Remember, you are the adult and you are NOT in competition with his children
An adult’s love for another adult is completely different from an adult’s love for a child. You cannot compare the two.
But, when it comes to a blended family – that’s easier said than done.
Here are nine tips on how to integrate stepchildren into your relationship – and make it work for everyone:
- Work on becoming friends with the children. They already have parents and you cannot and should not try to replace the parents.
- Guard against being critical of your partner. Criticising the way he handles his children will create conflict. Only discipline the children once you have a caring relationship with them. Otherwise leave the discipline to the biological parent.
- Refrain from being the ‘wise parent’ who knows everything. Your partner does not want to hear from you how undisciplined his children are. It takes time to build a relationship with children – be patient!
Curb your jealousy when your partner gives attention to his or her children. Be realistic. Their interest in and love for you is separate from their interest in and love for their children.
Don’t be a nag, insecure or moody, especially when the kids are with you. Your partner will find you painful to be with and that can be the beginning of the end of the relationship. Get your mind right: Your partner is a parent and your lover and both play a role in life. Ask yourself how it helps you to see your partner acting as a good parent?
Allow your partner time with his children. They do not see each other on a daily basis (in the case of divorce). Give yourself permission to do something you like to do. Give your partner some time alone with their children. In this way you feel self nurtured and your partner, in turn, will feel like a good parent.

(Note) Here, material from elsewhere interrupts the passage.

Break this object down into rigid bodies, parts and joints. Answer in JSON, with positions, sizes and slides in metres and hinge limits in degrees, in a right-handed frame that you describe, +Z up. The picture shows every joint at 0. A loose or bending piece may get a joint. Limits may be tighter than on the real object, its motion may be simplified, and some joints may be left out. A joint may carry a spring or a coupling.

Be grateful for the times you have alone and go into family mode when the children are with you. Both parts can be fulfilling.
Allow your partner to parent their own children in their own way. Parents do the best they can with what knowledge they have. It is easy to stand on the outside and give advice. But advice can sound like criticism and that is toxic for the relationship. Make sure you give advice with care and love and not as a criticism.

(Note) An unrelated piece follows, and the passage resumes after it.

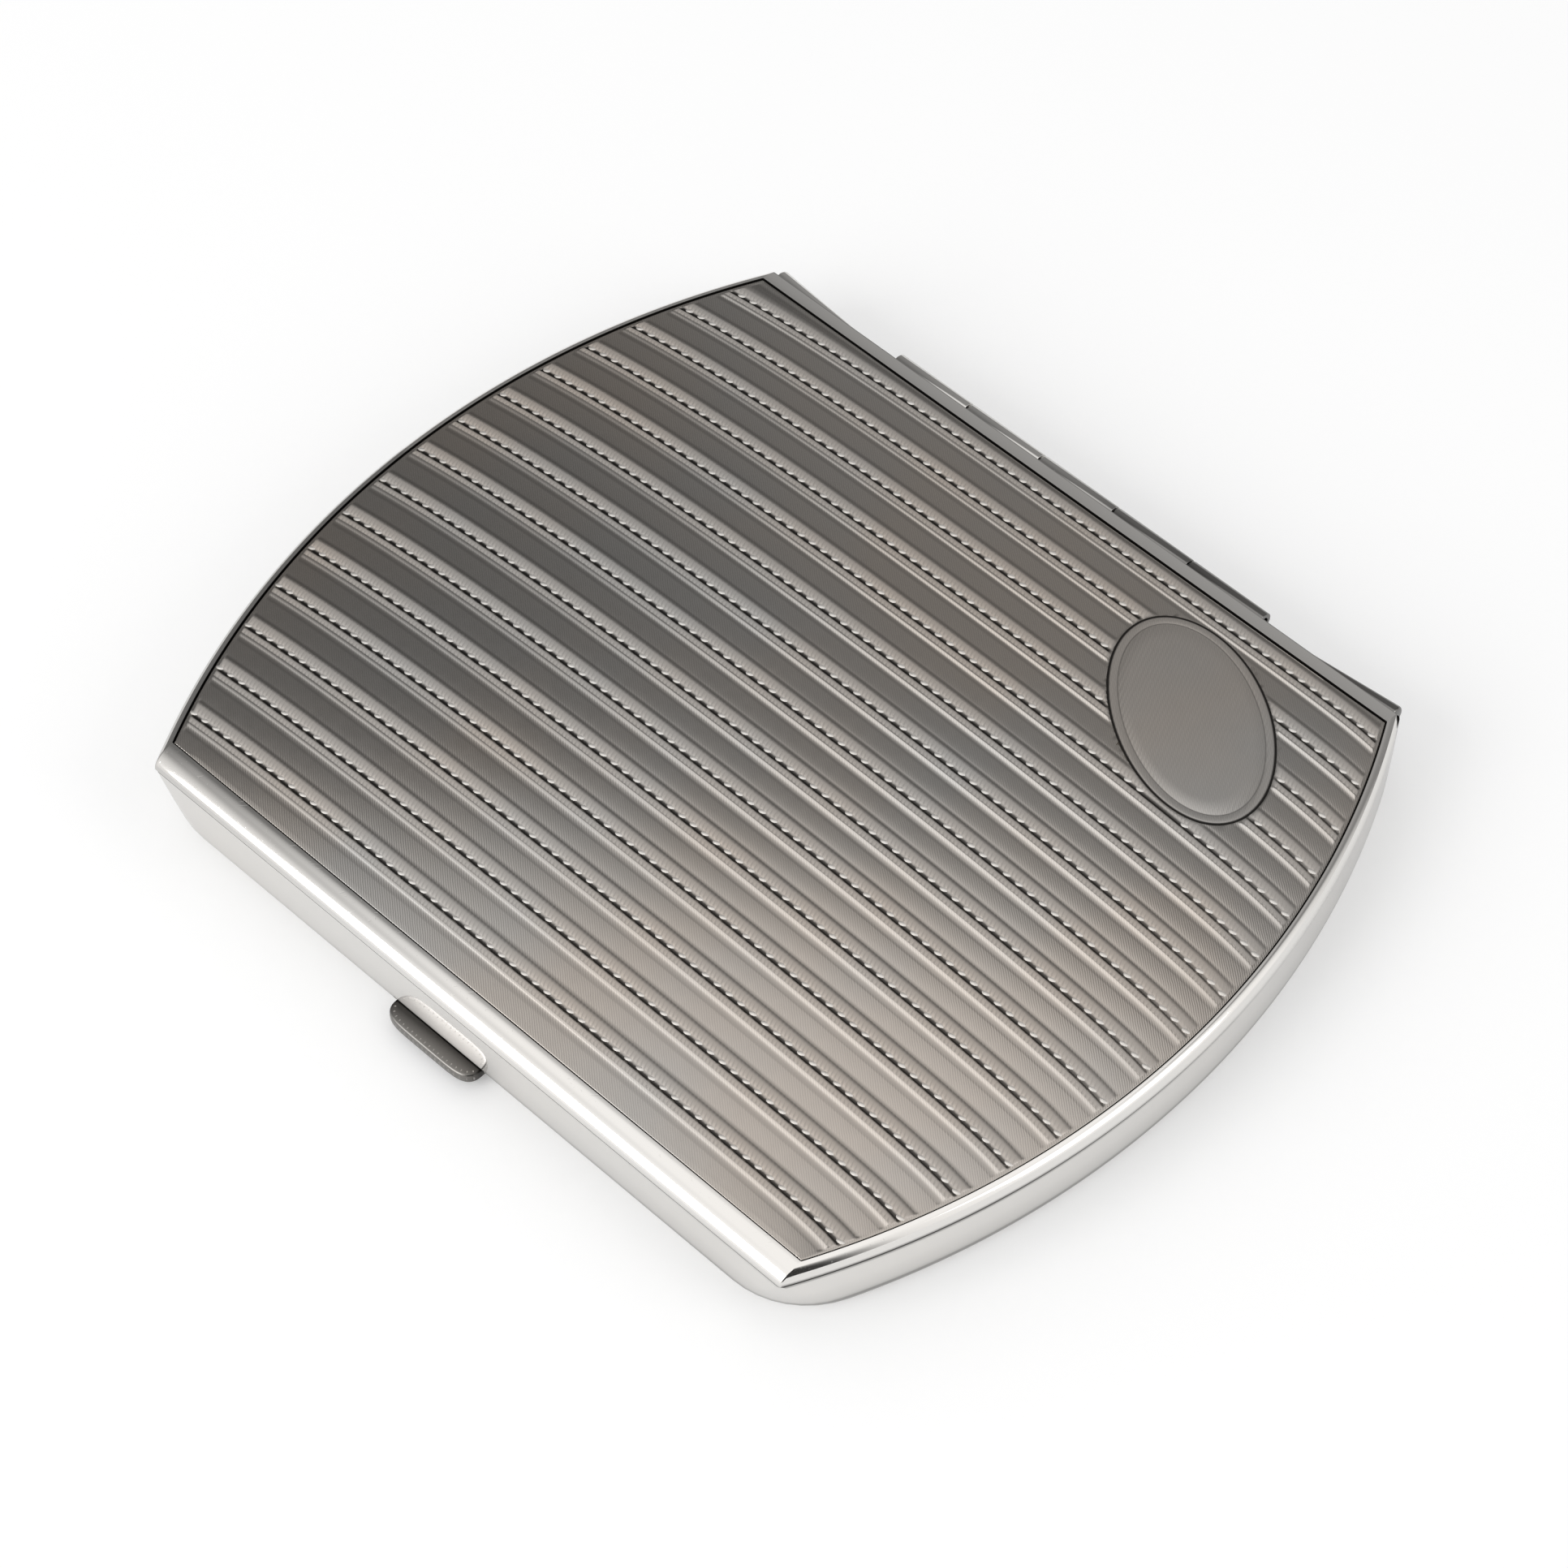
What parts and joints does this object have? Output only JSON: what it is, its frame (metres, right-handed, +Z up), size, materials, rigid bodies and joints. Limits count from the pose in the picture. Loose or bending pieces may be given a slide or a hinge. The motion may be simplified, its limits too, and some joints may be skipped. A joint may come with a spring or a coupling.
{
  "type": "cigarette case",
  "caption": "Flat hinged pocket case for cigarettes with bowed ends, a pillow-shaped ribbed lid in a polished frame and a sprung thumb catch at the front.",
  "frame": {"origin": "middle of the flat underside that the closed case lies on", "axes": "+X along the hinge towards the right end, +Y from the thumb catch at the front to the hinge at the back, +Z up"},
  "size_m": [0.0938, 0.0803, 0.0114],
  "materials": {
    "polished_silver": "hand-polished silver with fine handling marks",
    "engine_turned_silver": "engine-turned silver, lightly toned in the cuts",
    "gilt_silver": "satin gilding over silver, inside the case",
    "spring_steel": "ground spring steel",
    "elastic_tape": "ribbed woven elastic"
  },
  "bodies": {
    "base": {"base_rim": "polished_silver", "base_plate": "engine_turned_silver", "base_lip_left": "gilt_silver", "base_lip_right": "gilt_silver", "base_bearer": "gilt_silver", "base_knuckle_1": "polished_silver", "base_knuckle_2": "polished_silver", "base_knuckle_3": "polished_silver", "hinge_pin": "polished_silver", "catch_spring": "spring_steel", "spring_anchor": "polished_silver", "spring_rivet_left": "polished_silver", "spring_rivet_right": "polished_silver", "elastic_loop_left": "polished_silver", "elastic_loop_right": "polished_silver", "elastic_band": "elastic_tape"},
    "lid": {"lid_rim": "polished_silver", "lid_plate": "engine_turned_silver", "lid_bearer": "gilt_silver", "lid_knuckle_1": "polished_silver", "lid_knuckle_2": "polished_silver", "lid_striker": "gilt_silver"},
    "catch": {"thumb_piece": "polished_silver", "catch_hook": "gilt_silver"}
  },
  "joints": [
    {"name": "lid_hinge", "type": "hinge", "parent": "base", "child": "lid", "pos_m": [0, 0.0384, 0.0069], "axis": [-1, 0, 0], "range_deg": [0, 165]},
    {"name": "thumb_push", "type": "slide", "parent": "base", "child": "catch", "axis": [0, 1, 0], "range_m": [0, 0.0008], "stiffness_N_per_m": 1500, "springref_m": -0.0003, "deforming": ["catch_spring"]}
  ]
}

Acknowledge that your partner may feel guilty towards their children for many reasons. A divorced parent often feels guilty about being an absent parent. Guilt makes us overcompensate. Your partner is doing their best they can and your support and understanding will go a long way. Overcompensation can spoil children and can cause them to manipulate their parents. It is not the child’s fault and try not to take it out on him/her. Rather try to be more understanding of your partner.